Since I hadn’t taken much from the first set of shelves Larissa let me take an extra can of beans from the next set. I got a tin of black beans and another of chickpeas. Below those I grabbed a can of tuna but Larissa told me to put it back and then reached behind the tune to give me a can of tuna salad, which she said was Italian and very good. I thanked her for her efforts but I told her I preferred a regular can of tuna. Larissa gave me a couple of apple juice drinking boxes.
From the soup section I got a small carton of tomato and roasted red pepper soup and from the pasta section I grabbed a small can of tomato paste because it's always useful to have some on hand and it doesn't take up much space.
From Angie I didn’t take any milk, eggs or generic meat but I accepted a large container of vanilla flavoured Greek yogourt. She asked, “You don’t drink milk?” I said that it depends on the percentage. I drink 0% or 1%. Angie wished me a happy New Year and I wished her a happy decade, so I won.

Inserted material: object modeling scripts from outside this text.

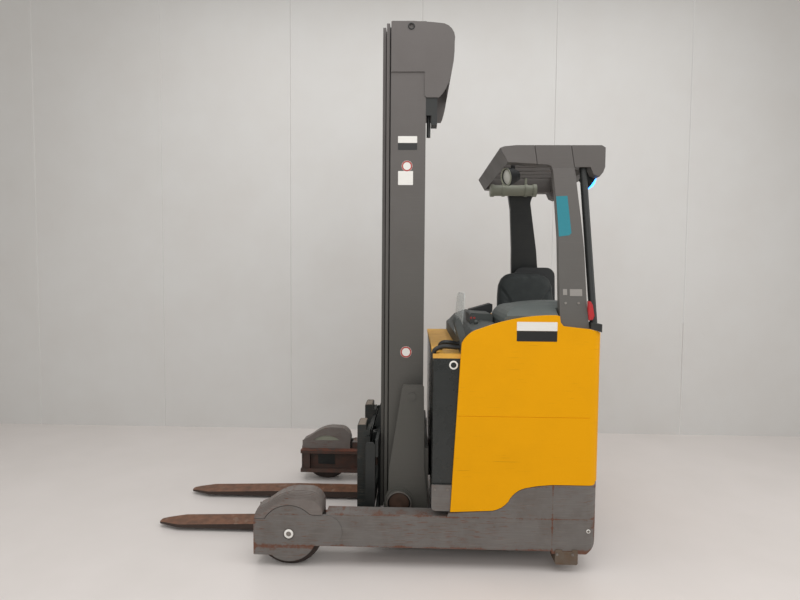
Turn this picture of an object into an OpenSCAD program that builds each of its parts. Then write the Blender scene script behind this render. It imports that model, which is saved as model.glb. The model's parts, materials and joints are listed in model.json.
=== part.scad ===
// Sit-on battery reach truck with a triplex mast, drawn at its real size.
// +X points forward to the fork tips, +Y to the truck's left, +Z up.
// The origin is on the floor, under the middle of the whole truck's box.

/* [Whole truck] */
// Overall width across the wheel arms
truck_w = 1270; // [1200:10:1350]
// Fork tip, ahead of the origin
tip_x = 1256; // [1200:5:1300]
// Rear end of the overhead guard, behind the origin
tail_x = -1256; // [-1290:2:-1240]
// Load wheel centre, ahead of the origin
load_x = 380; // [360:5:400]
// Load wheel centre to drive wheel centre
wheel_base = 1380; // [1340:5:1420]
// Outer width of the grey chassis corners and body panels
body_w = 1260; // [1240:5:1270]

/* [Wheels] */
// Diameter of each load wheel
load_d = 350; // [330:5:360]
// Width of each load wheel
load_w = 76; // [70:1:78]
// Diameter of the load wheel axles
axle_d = 50; // [40:1:60]
// Diameter of the drive wheel
drive_d = 343; // [320:1:350]
// Width of the drive wheel
drive_w = 114; // [90:1:120]
// Drive wheel centre, to the right of the middle
drive_y = -120; // [-160:5:-80]

/* [Wheel arms] */
// Width of one wheel arm
arm_w = 165; // [150:1:170]
// Front end of the arms
arm_front = 565; // [550:5:580]
// Underside of the arm's outer box
arm_low = 112; // [100:1:130]
// Top of the arm's outer box
arm_top = 280; // [270:1:300]
// Top of the roller channel on the arm's inner side
rail_top = 230; // [225:1:240]
// Underside of that roller channel
rail_low = 66; // [60:1:75]
// Thickness of the channel's flanges
rail_flange = 24; // [18:1:28]
// Thickness of the channel's web
rail_web = 12; // [8:1:14]
// Depth of the roller channel
rail_depth = 55; // [50:1:60]
// Thickness of the outer plate that carries the load axle
plate_t = 20; // [14:1:24]
// Thickness of the pressed wheel covers
cover_t = 5; // [3:0.5:6]

/* [Chassis and body] */
// Underside of the rear chassis
tub_low = 98; // [90:1:115]
// Top edge of the rear chassis
tub_top = 455; // [440:1:480]
// Rear face of the chassis
tub_rear = -1212; // [-1225:1:-1200]
// Joint between the arms and the rear chassis
tub_front = -976; // [-990:1:-960]
// Wall of the rear chassis
tub_wall = 22; // [15:1:30]
// Thickness of the yellow body panels
panel_t = 16; // [10:1:18]
// Seam height across the body panels
seam_z = 806; // [780:1:830]
// Floor of the footwell
floor_z = 500; // [470:5:540]

/* [Overhead guard] */
// Top of the guard
guard_top = 2209; // [2190:1:2225]
// Width across the guard's roof
guard_w = 925; // [900:5:950]
// Front edge of the guard's roof
guard_front = -705; // [-720:1:-690]
// Thickness of the pillars' plate section
pillar_t = 42; // [36:1:50]
// Number of bars along the roof
roof_bars = 6; // [4:1:8]

/* [Driver's place] */
// Middle of the seat along the truck
seat_x = -1030; // [-1035:5:-1000]
// Top of the seat cushion
seat_z = 1030; // [1000:5:1050]
// Width of the seat cushion
seat_w = 380; // [360:5:390]
// Width of the backrest
back_w = 410; // [390:5:420]
// Top of the backrest
back_z = 1564; // [1540:2:1570]
// Diameter of the steering wheel
wheel_d = 190; // [170:5:210]

/* [Battery] */
// Outer face of a body panel to the battery's side
battery_gap = 18.5; // [17.5:0.5:30]
// Length of the battery along the truck
battery_x = 353; // [340:1:356]
// Height of the battery with its trough
battery_h = 784; // [770:1:790]
// Front face of the battery
battery_front = -362; // [-362:1:-355]

/* [Mast] */
// Outer width of the outer mast
mast_w = 680; // [660:2:690]
// Height of the lowered mast
mast_h = 2907; // [2890:1:2920]
// Front face of the outer mast rails
mast_front = -121; // [-125:1:-119]
// Depth of the outer rails' side plate
mast_depth = 193; // [190:1:195]
// Clear height of a rail between its flanges
rail_clear = 111; // [108:1:112]
// Thickness of a rail's flange
flange_t = 17; // [14:0.5:18]
// Thickness of a rail's web
web_t = 12; // [10:0.5:14]
// How far each stage stands in front of the one outside it
stage_step = 25; // [24:0.5:26]
// Running gap between neighbouring stages, side to side
stage_gap = 6; // [5.5:0.5:7]
// Length of each stage's lift
stage_lift = 2100; // [1900:50:2150]
// Lift of the fork carriage inside the inner mast
free_lift = 2000; // [1800:50:2050]
// Travel of the reach carriage
reach_travel = 550; // [500:10:552]

/* [Fork carriage] */
// Width of the lift frame
carriage_w = 830; // [800:5:850]
// Distance between the middles of the two forks
fork_gap = 460; // [400:5:480]
// Width of a fork
fork_w = 130; // [100:1:135]
// Thickness of a fork blade at its heel
fork_t = 40; // [35:1:45]
// Thickness of a fork's shank
shank_t = 52; // [44:1:54]
// Rear face of the shank
shank_x = 10; // [9:0.5:16]
// Top of the fork blade
fork_z = 56; // [48:1:60]
// Top of the shank
shank_top = 657; // [640:1:680]
// Side shift to each side
side_shift = 75; // [50:5:80]

/* [Hidden] */
$fn = 48;
half_w = truck_w / 2;
half_body = body_w / 2;
battery_y = body_w - 2 * battery_gap;
arm_in = half_w - arm_w;
drive_x = load_x - wheel_base;
hub_z = load_d / 2;

yellow = "#e0a80c";
warm_grey = "#6b6562";
chassis_grey = "#77736f";
plastic_grey = "#5d625f";
black = "#26292a";
rust_brown = "#8a5f42";
steel = "#9a9da0";

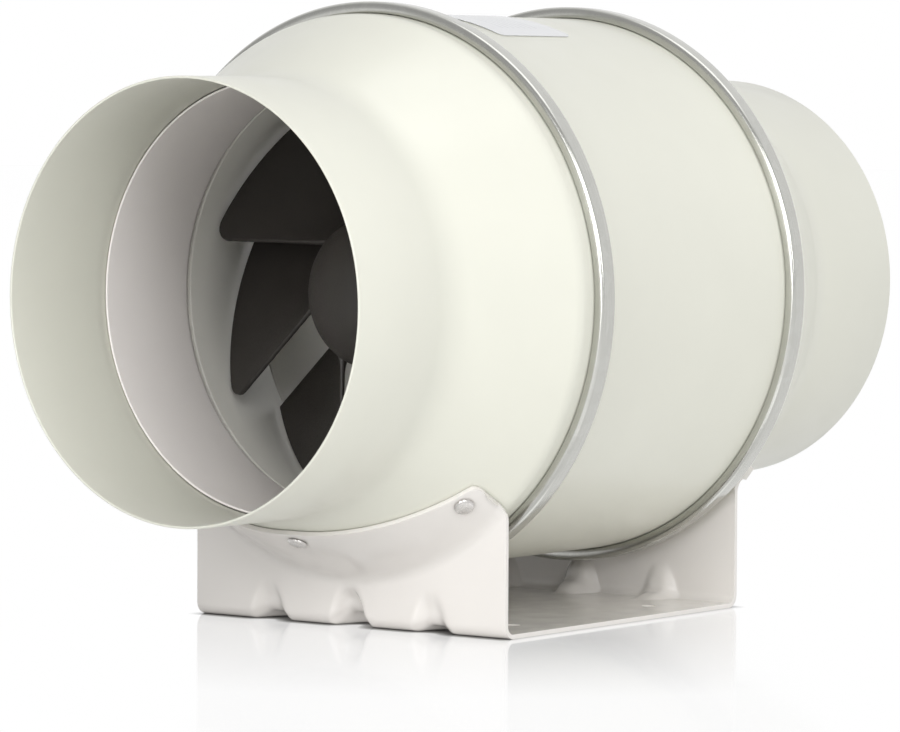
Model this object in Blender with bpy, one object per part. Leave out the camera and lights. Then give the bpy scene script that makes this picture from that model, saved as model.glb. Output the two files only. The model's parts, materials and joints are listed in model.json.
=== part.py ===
"""Inline mixed-flow duct fan for 200 mm round duct, as an assembly of its real pieces.

The air path runs along Y: the inlet spigot faces -Y and the outlet spigot +Y. Z is up, and the
origin is the middle of the base plate's underside. Lengths are in metres.
"""
import math

import bmesh
import bpy
from mathutils import Matrix, Vector

# ---------------------------------------------------------------- driving dimensions
SEGMENTS = 32                    # sides of every large ring; all share one phase, so gaps stay even
FINE = 20                        # sides of the motor's and the other middle-sized turned pieces
SMALL = 12                       # sides of screws, rivets and holes
GAP = 0.0003                     # clearance between pieces that touch in the real fan
HEX = 1 / math.cos(math.pi / 6)  # a hexagon's corner radius over its flat radius
WELD = 1e-6                      # distance under which two vertices are one
SMOOTH_ANGLE = math.radians(35)  # edges sharper than this stay sharp

AXIS_HEIGHT = 0.152              # fan axis above the floor
HALF_LENGTH = 0.215              # from the middle to each spigot rim
SPIGOT_RADIUS = 0.099            # takes a 200 mm duct
CASING_RADIUS = 0.1280
CASING_SHEET = 0.0012
CONE_START = 0.1483              # distance from the middle where the bowl's cone meets the spigot
CONE_END = 0.0915                # and where the cone meets the full casing radius
CONE_SLOPE = (CASING_RADIUS - SPIGOT_RADIUS) / (CONE_START - CONE_END)
CONE_ANGLE = math.atan(CONE_SLOPE)
JOINT = 0.078                    # distance from the middle to each clamped joint
FLANGE_RADIUS = 0.1315
GASKET = 0.0009

BAND_RADIUS = 0.1336
BAND_WIDTH = 0.010
BAND_SHEET = 0.0012
BAND_CHAMFER = 0.0014
BAND_LIP_RADIUS = 0.1284

THROAT_RADIUS = 0.097            # inner inlet ring at its front lip
THROAT_END_RADIUS = 0.100        # and where it curls out behind
INLET_RING_LIP = 0.150           # distance of the ring's front lip from the middle
RING_FLANGE = 0.0855             # distance of the inner rings' flanges from the middle
RING_FLANGE_RADIUS = 0.1261
RING_SHEET = 0.0012
RING_CURL = 0.004                # radius of the bend before the inner rings' flanges

SHROUD_FRONT, SHROUD_REAR = -0.084, -0.0205
SHROUD_FRONT_RADIUS, SHROUD_REAR_RADIUS = 0.1018, 0.1120
SHROUD_SHEET = 0.0020
VANE_RING_FRONT, VANE_RING_REAR = -0.020, 0.0842
VANE_COUNT = 9
VANE_HUB_RADIUS = 0.0605
VANE_SHEET = 0.0020
VANE_SEAT = 0.006                # thickness of the stator's seat behind the motor

BLADE_COUNT = 8
BLADE_SHEET = 0.0022
BLADE_FRONT, BLADE_REAR = -0.0705, -0.028
BLADE_SPAN_ANGLE = math.radians(46)   # how far round the axis one blade reaches
BLADE_OFFSET = 0.022             # the straight front edge passes the axis at this distance
BLADE_CORNER = 0.010             # radius of the front tip corner
TIP_CLEARANCE = 0.0020
HUB_FRONT, HUB_REAR = -0.0750, -0.022
HUB_FRONT_RADIUS, HUB_REAR_RADIUS = 0.035, 0.058
HUB_SHEET = 0.0025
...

From the bread section I picked a round loaf of raisin, cranberry and nut bread.
Sylvia gave me a 2.27-kilogram bag of organic P.E.I. “red” potatoes as if one couldn't tell through the transparent sack that the potatoes were red.
She handed me two small onions and I commented that it was the first time they’d had onions for a long time. She said it’d been three weeks but I think it’s been longer. I said we could have used the onions last week for dressing. She asked if I’d gotten my turkey. I answered that I had but that it’s a lot of meat for one person. She suggested that I share it but what am I going to do, take plates out into the street? Mail drumsticks and wings to people?
She gave me two yellow peppers, two oranges and two tomatoes. At the “take what you want" bin by the door, Veronica asked if I wanted some carrots or beets but I said no. I wished her a happy New Year and headed home.
There was still a considerably long line-up outside stretching all the way back to where I’d locked my bike.